Mass Spectrometric Observation of Electron and Proton Transfer Reactions between Positive Ions and Neutral Molecules. Part II

Abstract

The method of Cermak and Herman has been applied to studies of unsymmetrical charge and proton transfer reactions. If the charge is transferred between atoms low cross sections are observed since part of the kinetic energy of the reacting system has to be converted into internal energy of the reactants. Large cross sections, however, have been found for the charge transfer between polyatomic species where apparently no resonance restriction exists. In several instances the unsymmetrical transfer B++A ➝ B+A+ has a higher rate than either of the processes B++B or A++A. If the ionization potential of B is lower than that of A the cross sections are in general low. In certain cases exceptionally large cross sections are observed and can be explained by the excess energy of a long lived excited state of the donor B+. Dissociations following the transfer of one charge from a doubly charged ion to a neutral molecule such as Kr+++H2O ➝ (Kr+)*+ (H2O+)* ➝ OH++H , NO+++NO ➝ (NO+)*+(NO+)* ➝ N++O have also been observed.
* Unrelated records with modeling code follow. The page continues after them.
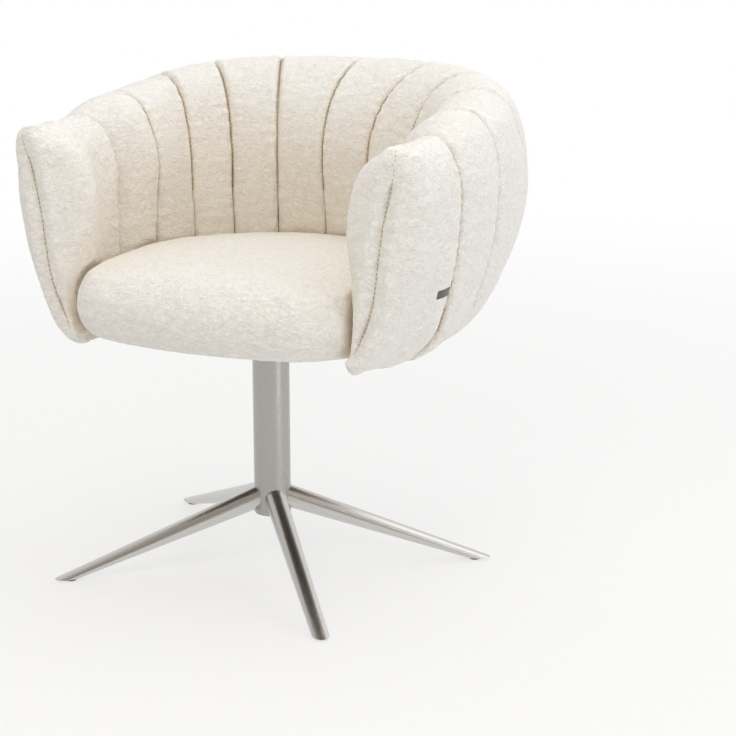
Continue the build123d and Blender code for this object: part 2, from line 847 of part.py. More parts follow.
def glide_screw_space(bottom):
    """Head, cone and shank of the glide's screw, from a height at or under its head."""
    cone_height = (glide_screw_head - glide_screw_shank) / 2
    cone = Cone(glide_screw_head / 2, glide_screw_shank / 2, cone_height)
    space = Pos(leg_foot_radius, 0, glide_screw_recess + cone_height / 2) * cone
    if bottom < glide_screw_recess:
        space += upright_rod(glide_screw_head, bottom, glide_screw_recess - bottom, leg_foot_radius, 0)
    return space + upright_rod(
        glide_screw_shank, glide_screw_recess, glide_screw_length - glide_screw_recess, leg_foot_radius, 0)


def glide_screw():
    return glide_screw_space(glide_screw_recess)


def leg_places():
    """Name and turn of each leg; -Y is the front and +X the side named left, as the sitter has it."""
    return {
        "front_left": leg_front_angle,
        "front_right": -leg_front_angle,
        "rear_left": leg_rear_angle,
        "rear_right": -leg_rear_angle,
    }


def turned(shape, angle):
    """Swing a shape made along +X to an angle from the front."""
    return Rot(0, 0, angle + base_turn - 90) * shape


def sub_parts():
    """Every sub-part by its node name."""
    parts = {
        "column_tube": column_tube(),
        "column_cap": column_cap(),
        "upper_bush": upper_bush(),
        "lower_bush": lower_bush(),
        "bearing_lower_race": bearing_race(lower_race_bottom()),
        "bearing_balls": bearing_balls(),
        "bearing_cage": ball_cage(),
        "bearing_upper_race": bearing_race(upper_race_bottom()),
        "spindle": spindle(),
        "spindle_washer": spindle_washer(),
        "retaining_ring": retaining_ring(),
        "mounting_plate": mounting_plate(),
        "bolt_washers": bolt_washers(),
        "mounting_bolts": mounting_bolts(),
        "tee_nuts": tee_nuts(),
        "seat_board": seat_board(),
        "bent_wall": bent_wall(),
        "wall_screws": Compound(children=wall_screw_solids()),
        "dust_cover": dust_cover(),
        "seat_cushion": seat_cushion(),
    }
    one_leg, one_glide, one_screw = leg(), glide(), glide_screw()
    screws = []
    for name, angle in leg_places().items():
        parts[f"leg_{name}"] = turned(one_leg, angle)
        parts[f"glide_{name}"] = turned(one_glide, angle)
        screws.append(turned(one_screw, angle))
    parts["glide_screws"] = Compound(children=screws)
    blocks = [corner_block(side, lean) for side in (-1, 1) for lean in block_leans]
    parts["corner_blocks"] = Compound(children=blocks)
    for number, channel in enumerate(right_channels(), 1):
        parts[f"channel_left_{number}"] = channel
        parts[f"channel_right_{number}"] = mirrored(channel)
    arm = arm_front_padding() - padding_pocket()
    parts["arm_front_left"] = arm
    parts["arm_front_right"] = mirrored(arm)
    return parts


os.makedirs("parts", exist_ok=True)
for node, shape in sub_parts().items():
    export_step(shape, f"parts/{node}.step")
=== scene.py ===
"""Looks of the swivel tub chair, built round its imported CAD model.

Metres, +Z up, the floor at z = 0 under the swivel axis, and the seat faces -Y.
Turns round the tub are degrees from the middle of the back, positive towards +X.
"""

from math import cos, pi, radians, sin

import bmesh
import bpy
import numpy as np
from mathutils import Matrix, Vector, noise
from mathutils.bvhtree import BVHTree


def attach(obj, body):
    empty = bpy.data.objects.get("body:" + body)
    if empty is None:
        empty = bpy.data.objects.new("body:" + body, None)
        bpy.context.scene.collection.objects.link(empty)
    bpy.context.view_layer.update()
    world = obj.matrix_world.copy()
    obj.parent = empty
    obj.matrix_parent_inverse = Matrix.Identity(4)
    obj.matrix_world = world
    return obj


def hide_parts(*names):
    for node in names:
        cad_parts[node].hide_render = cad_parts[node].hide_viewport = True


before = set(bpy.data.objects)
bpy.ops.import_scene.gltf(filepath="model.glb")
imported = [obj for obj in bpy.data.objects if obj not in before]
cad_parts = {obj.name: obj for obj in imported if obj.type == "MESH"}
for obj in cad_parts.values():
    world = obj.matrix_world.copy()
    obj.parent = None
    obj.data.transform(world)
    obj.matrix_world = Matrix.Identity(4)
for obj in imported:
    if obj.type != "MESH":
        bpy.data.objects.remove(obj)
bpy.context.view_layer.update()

mm = 0.001

# The tub's seams, as part.py has them: upright planes through its centre, at these turns on both sides
tub_centre_y = 2 * mm
seam_turns = (0.0, 23.0, 41.8, 59.2, 80.8, 102.6)

# Front seam of the +X arm: (out, forward, up) from its top to the wrap under the seat
arm_seam = [Vector(point) * mm for point in (
    (260, -138, 622), (261, -150, 616), (263, -166, 605), (260, -178, 588), (254, -185, 565), (245, -187, 525),
    (240, -187, 491), (236, -187, 455), (232, -187, 426), (224, -186, 400), (208, -181, 364), (188, -171, 344),
    (176, -160, 336))]

# Padding: mesh size, the cloth's run, and how far it may swell
voxel = 4.5 * mm
slack = 2.5 * mm
swell_limit = 6.0 * mm
pressure = 4.0
last_frame = 20
held_below = 0.98
seam_hold = 3 * voxel
start_rounds = 2
cloth_rounds = 3

# What each point of the padding faces: open air, another part close by, or the padding's own folds, which set the
# cover's painted fold shade
hidden_within = 25 * mm
open_rounds = 2
recess_start = 9 * mm
recess_far = 0.45
recess_count = 16
recess_rounds = 3
golden_turn = 137.5

# Gap given to a point that a seam doesn't reach
far_off = 1.0

# Seams between channels: the pull inwards, and the crest of the rim where the cloth bridges them
seam_pull = 2.2 * mm
seam_reach = 5.0 * mm
seam_power = 1.5
crest_lean = 0.35
crest_ease = 0.6
crest_fill = 4.0 * mm
crest_reach = 17 * mm

# Front seam of an arm: a wide pull, a sharp tuck, a roll beside it and the peak at the seam's third point
front_seam_pull = 5.0 * mm
front_seam_reach = 9.0 * mm
tuck_pull = 5.0 * mm
tuck_reach = 2.5 * mm
roll_lift = 4.0 * mm
roll_gap = 17 * mm
roll_reach = 9 * mm
peak_place = 2
peak_lift = 13.0 * mm
peak_reach = 21 * mm
peak_way = (0.0, -0.6, 0.8)

# Gathers beside the seams, slow waves over the cloth, and its nubs
gather_depth = 0.7 * mm
gather_reach = 14 * mm
gather_length = 17 * mm
gather_slant = 0.5
gather_drift = 4
gather_drift_length = 40 * mm
wave_depth = 0.8 * mm
wave_length = 34 * mm
nub_depth = 0.35 * mm
nub_length = 7 * mm
seed_step = 10.0

# Thread in the seams, whose beads also paint the shade in the seams' creases: the ray fan that finds them, and its
# stitches
fan_radius = 235 * mm
fan_height = 500 * mm
fan_reach = 320 * mm
fan_first = -88.0
fan_last = 165.0
fan_steps = 70
fan_gap = 30 * mm
front_parts = 4
thread_side = 2.5 * mm
thread_sink = 0.5 * mm
thread_sink_outside = 2.2 * mm
thread_waver = 1.2 * mm
thread_waver_length = 25 * mm
thread_radius = 0.8 * mm
stitch_pitch = 6.0 * mm
stitch_length = 5.6 * mm

# Band of cover cloth round the seat board's edge
wrap_low = 344.3 * mm
wrap_high = 358.7 * mm
wrap_steps = 240
wrap_gap = 1.2 * mm
wrap_thickness = 0.8 * mm

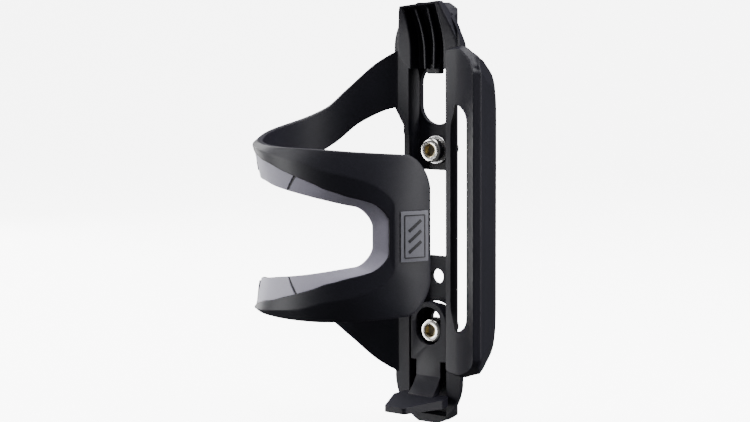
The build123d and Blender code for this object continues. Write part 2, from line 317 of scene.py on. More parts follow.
@dataclass(frozen=True)
class Palette:
    """Every finish of the cage, made once."""

    moulding: bpy.types.Material
    # The trim's one grey comes in two tones: a lighter copy with painted light for the side trims, a darker
    # copy with painted shade for the front trim.
    trim_painted_light: bpy.types.Material
    trim: bpy.types.Material
    badge: bpy.types.Material
    marks: bpy.types.Material
    bolt: bpy.types.Material
    socket: bpy.types.Material
    washer: bpy.types.Material
    paper: bpy.types.Material

    @staticmethod
    def made() -> "Palette":
        """Builds all the materials."""
        return Palette(
            moulding=MouldedFinish(
                "black_moulding", (0.0052, 0.005, 0.0085), (0.0135, 0.0128, 0.0205),
            ).material(),
            # Lighter copy of the trim grey: painted light on the upper and lower trims.
            trim_painted_light=MouldedFinish(
                "trim_with_painted_light", (0.33, 0.32, 0.385), (0.40, 0.39, 0.455), (0.5, 0.65),
            ).material(),
            # Darker copy of the same trim grey: painted shade on the front trim.
            trim=MouldedFinish(
                "trim_with_painted_shade", (0.26, 0.25, 0.31), (0.32, 0.305, 0.375), (0.5, 0.65),
            ).material(),
            badge=MouldedFinish(
                "grey_badge", (0.115, 0.115, 0.135), (0.15, 0.15, 0.175), (0.45, 0.6),
            ).material(),
            marks=MouldedFinish("badge_marks", (0.006, 0.006, 0.008), (0.012, 0.012, 0.015)).material(),
            bolt=SteelFinish("polished_bolt", (0.62, 0.60, 0.57), (0.86, 0.85, 0.83)).material(),
            socket=SteelFinish(
                "worn_socket", (0.30, 0.25, 0.15), (0.62, 0.55, 0.38), (0.2, 0.4),
            ).material(),
            washer=SteelFinish(
                "stamped_washer", (0.50, 0.50, 0.51), (0.78, 0.78, 0.79), (0.16, 0.32),
            ).material(),
            paper=PaperFinish().material(),
        )


# ---------------------------------------------------------------- surfaces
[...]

The results indicate that the doubly charged ion generally captures the electron into a high lying orbital. Protonated cyclopropane is shown to be readily formed in ionized cyclopropane. In mixtures of water and methane, proton transfer has been observed in both directions. A large isotope effect on the secondary ion currents resulting from the transfer of a deuteron or a proton has been found in several simple systems. This isotope effect appears only if the secondary ions are observed in the Cermak—Herman method and is not found in the conventional operating of the ion source where reactions of slow ions predominate. This information provides some insite into the mechanistic details of the proton transfer since little isotope effect is expected if the reaction occurs via an inelastic collision complex while an isotope effect of the order of magnitude observed here is predicted by a stripping model.